- Instructions for the task -
Reproduce the full listing that appears beneath this instruction exactly.

- Dataset extract -
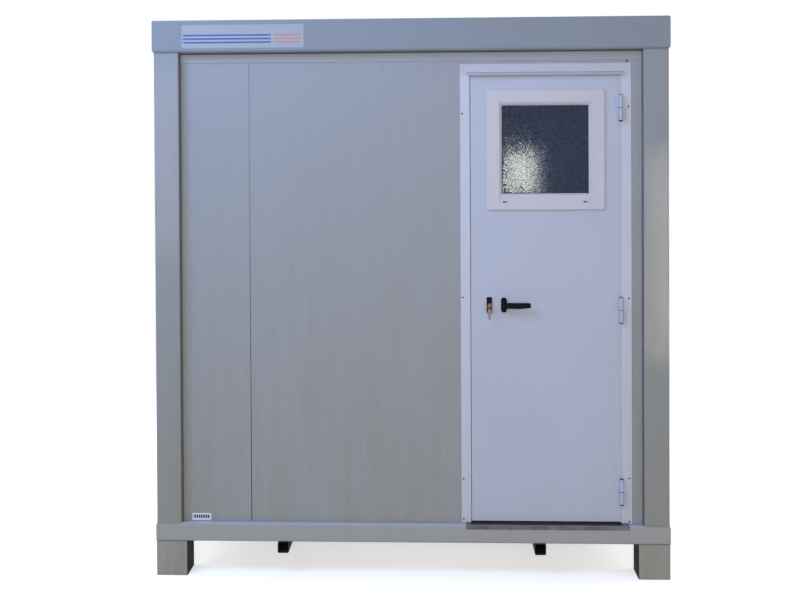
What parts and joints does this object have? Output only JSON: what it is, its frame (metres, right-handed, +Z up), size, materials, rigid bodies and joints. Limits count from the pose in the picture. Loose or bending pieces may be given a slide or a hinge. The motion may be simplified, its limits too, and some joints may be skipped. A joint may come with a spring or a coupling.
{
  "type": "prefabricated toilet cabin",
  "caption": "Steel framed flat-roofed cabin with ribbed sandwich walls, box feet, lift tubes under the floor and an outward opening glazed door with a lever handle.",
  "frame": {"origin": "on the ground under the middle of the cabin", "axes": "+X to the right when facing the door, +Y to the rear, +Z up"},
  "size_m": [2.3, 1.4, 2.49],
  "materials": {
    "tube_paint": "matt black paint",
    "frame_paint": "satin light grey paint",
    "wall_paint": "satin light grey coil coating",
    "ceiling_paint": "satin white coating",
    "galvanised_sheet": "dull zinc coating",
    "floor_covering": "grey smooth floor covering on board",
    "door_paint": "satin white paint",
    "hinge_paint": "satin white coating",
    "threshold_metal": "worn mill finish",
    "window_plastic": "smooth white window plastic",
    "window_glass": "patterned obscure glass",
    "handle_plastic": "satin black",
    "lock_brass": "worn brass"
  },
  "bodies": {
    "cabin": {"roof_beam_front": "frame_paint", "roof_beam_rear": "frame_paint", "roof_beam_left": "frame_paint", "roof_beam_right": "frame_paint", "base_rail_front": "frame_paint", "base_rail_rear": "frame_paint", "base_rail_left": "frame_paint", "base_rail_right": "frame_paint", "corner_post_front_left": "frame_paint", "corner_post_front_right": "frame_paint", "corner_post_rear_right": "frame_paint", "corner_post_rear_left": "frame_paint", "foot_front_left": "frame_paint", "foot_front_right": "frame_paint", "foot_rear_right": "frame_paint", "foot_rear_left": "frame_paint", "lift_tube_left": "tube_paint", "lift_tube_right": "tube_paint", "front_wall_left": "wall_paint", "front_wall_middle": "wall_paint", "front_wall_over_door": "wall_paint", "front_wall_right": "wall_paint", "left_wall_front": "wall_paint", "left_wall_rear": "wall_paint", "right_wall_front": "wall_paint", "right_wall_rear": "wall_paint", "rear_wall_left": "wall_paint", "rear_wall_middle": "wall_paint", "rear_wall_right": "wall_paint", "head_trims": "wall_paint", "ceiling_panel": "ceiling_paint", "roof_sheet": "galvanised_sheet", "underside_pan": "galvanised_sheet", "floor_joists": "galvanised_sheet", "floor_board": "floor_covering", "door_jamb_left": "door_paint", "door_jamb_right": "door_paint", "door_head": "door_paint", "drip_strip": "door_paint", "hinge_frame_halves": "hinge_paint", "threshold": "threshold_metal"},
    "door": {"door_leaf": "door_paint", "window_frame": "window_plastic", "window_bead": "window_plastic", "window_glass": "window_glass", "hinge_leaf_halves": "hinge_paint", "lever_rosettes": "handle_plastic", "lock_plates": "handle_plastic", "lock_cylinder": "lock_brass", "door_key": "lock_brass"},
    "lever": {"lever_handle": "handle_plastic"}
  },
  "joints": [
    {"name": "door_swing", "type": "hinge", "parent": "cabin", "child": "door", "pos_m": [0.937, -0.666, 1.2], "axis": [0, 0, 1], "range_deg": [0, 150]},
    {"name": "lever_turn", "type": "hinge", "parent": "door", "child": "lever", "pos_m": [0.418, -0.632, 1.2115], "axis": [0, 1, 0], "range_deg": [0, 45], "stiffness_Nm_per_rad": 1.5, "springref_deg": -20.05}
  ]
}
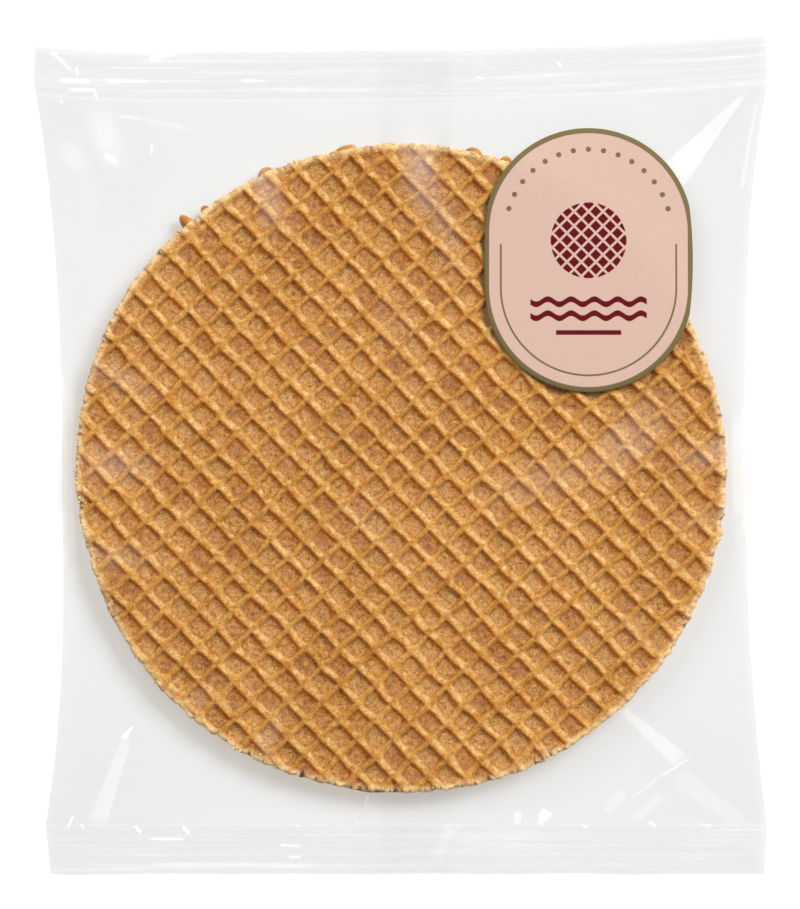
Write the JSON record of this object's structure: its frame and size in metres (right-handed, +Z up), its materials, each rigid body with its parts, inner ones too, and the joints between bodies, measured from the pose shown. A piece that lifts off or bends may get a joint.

- Answer for this exercise -
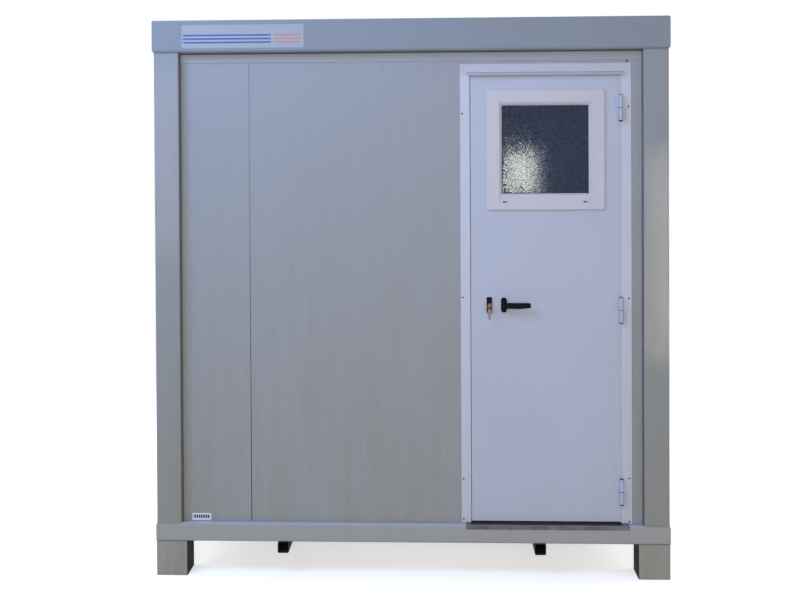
What parts and joints does this object have? Output only JSON: what it is, its frame (metres, right-handed, +Z up), size, materials, rigid bodies and joints. Limits count from the pose in the picture. Loose or bending pieces may be given a slide or a hinge. The motion may be simplified, its limits too, and some joints may be skipped. A joint may come with a spring or a coupling.
{
  "type": "prefabricated toilet cabin",
  "caption": "Steel framed flat-roofed cabin with ribbed sandwich walls, box feet, lift tubes under the floor and an outward opening glazed door with a lever handle.",
  "frame": {"origin": "on the ground under the middle of the cabin", "axes": "+X to the right when facing the door, +Y to the rear, +Z up"},
  "size_m": [2.3, 1.4, 2.49],
  "materials": {
    "tube_paint": "matt black paint",
    "frame_paint": "satin light grey paint",
    "wall_paint": "satin light grey coil coating",
    "ceiling_paint": "satin white coating",
    "galvanised_sheet": "dull zinc coating",
    "floor_covering": "grey smooth floor covering on board",
    "door_paint": "satin white paint",
    "hinge_paint": "satin white coating",
    "threshold_metal": "worn mill finish",
    "window_plastic": "smooth white window plastic",
    "window_glass": "patterned obscure glass",
    "handle_plastic": "satin black",
    "lock_brass": "worn brass"
  },
  "bodies": {
    "cabin": {"roof_beam_front": "frame_paint", "roof_beam_rear": "frame_paint", "roof_beam_left": "frame_paint", "roof_beam_right": "frame_paint", "base_rail_front": "frame_paint", "base_rail_rear": "frame_paint", "base_rail_left": "frame_paint", "base_rail_right": "frame_paint", "corner_post_front_left": "frame_paint", "corner_post_front_right": "frame_paint", "corner_post_rear_right": "frame_paint", "corner_post_rear_left": "frame_paint", "foot_front_left": "frame_paint", "foot_front_right": "frame_paint", "foot_rear_right": "frame_paint", "foot_rear_left": "frame_paint", "lift_tube_left": "tube_paint", "lift_tube_right": "tube_paint", "front_wall_left": "wall_paint", "front_wall_middle": "wall_paint", "front_wall_over_door": "wall_paint", "front_wall_right": "wall_paint", "left_wall_front": "wall_paint", "left_wall_rear": "wall_paint", "right_wall_front": "wall_paint", "right_wall_rear": "wall_paint", "rear_wall_left": "wall_paint", "rear_wall_middle": "wall_paint", "rear_wall_right": "wall_paint", "head_trims": "wall_paint", "ceiling_panel": "ceiling_paint", "roof_sheet": "galvanised_sheet", "underside_pan": "galvanised_sheet", "floor_joists": "galvanised_sheet", "floor_board": "floor_covering", "door_jamb_left": "door_paint", "door_jamb_right": "door_paint", "door_head": "door_paint", "drip_strip": "door_paint", "hinge_frame_halves": "hinge_paint", "threshold": "threshold_metal"},
    "door": {"door_leaf": "door_paint", "window_frame": "window_plastic", "window_bead": "window_plastic", "window_glass": "window_glass", "hinge_leaf_halves": "hinge_paint", "lever_rosettes": "handle_plastic", "lock_plates": "handle_plastic", "lock_cylinder": "lock_brass", "door_key": "lock_brass"},
    "lever": {"lever_handle": "handle_plastic"}
  },
  "joints": [
    {"name": "door_swing", "type": "hinge", "parent": "cabin", "child": "door", "pos_m": [0.937, -0.666, 1.2], "axis": [0, 0, 1], "range_deg": [0, 150]},
    {"name": "lever_turn", "type": "hinge", "parent": "door", "child": "lever", "pos_m": [0.418, -0.632, 1.2115], "axis": [0, 1, 0], "range_deg": [0, 45], "stiffness_Nm_per_rad": 1.5, "springref_deg": -20.05}
  ]
}
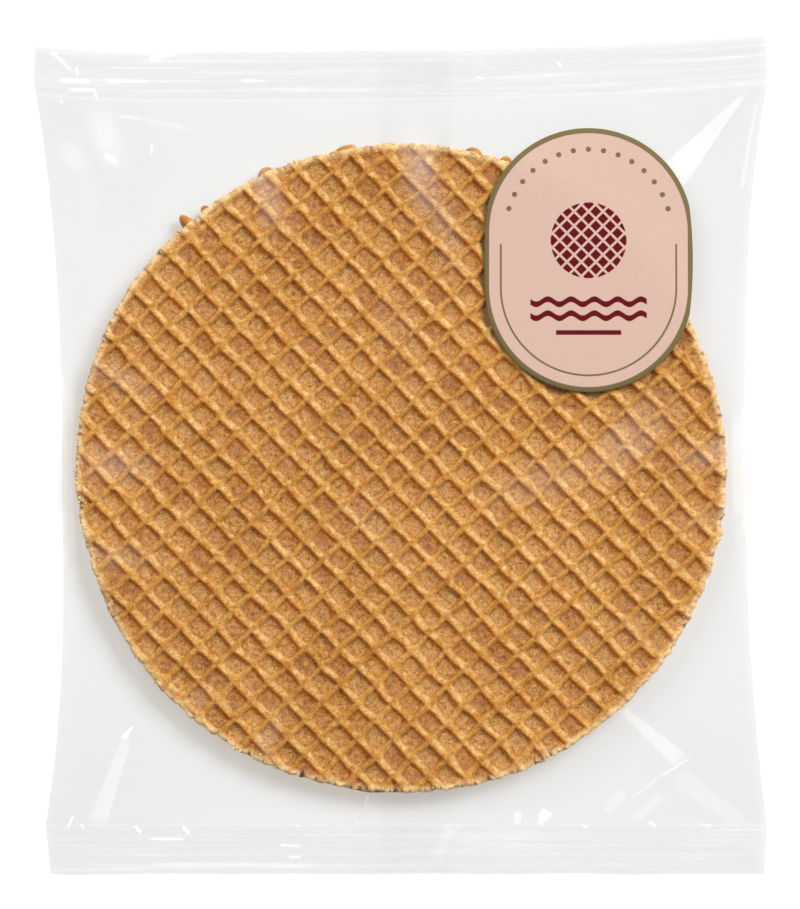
Write the JSON record of this object's structure: its frame and size in metres (right-handed, +Z up), its materials, each rigid body with its parts, inner ones too, and the joints between bodies, measured from the pose shown. A piece that lifts off or bends may get a joint.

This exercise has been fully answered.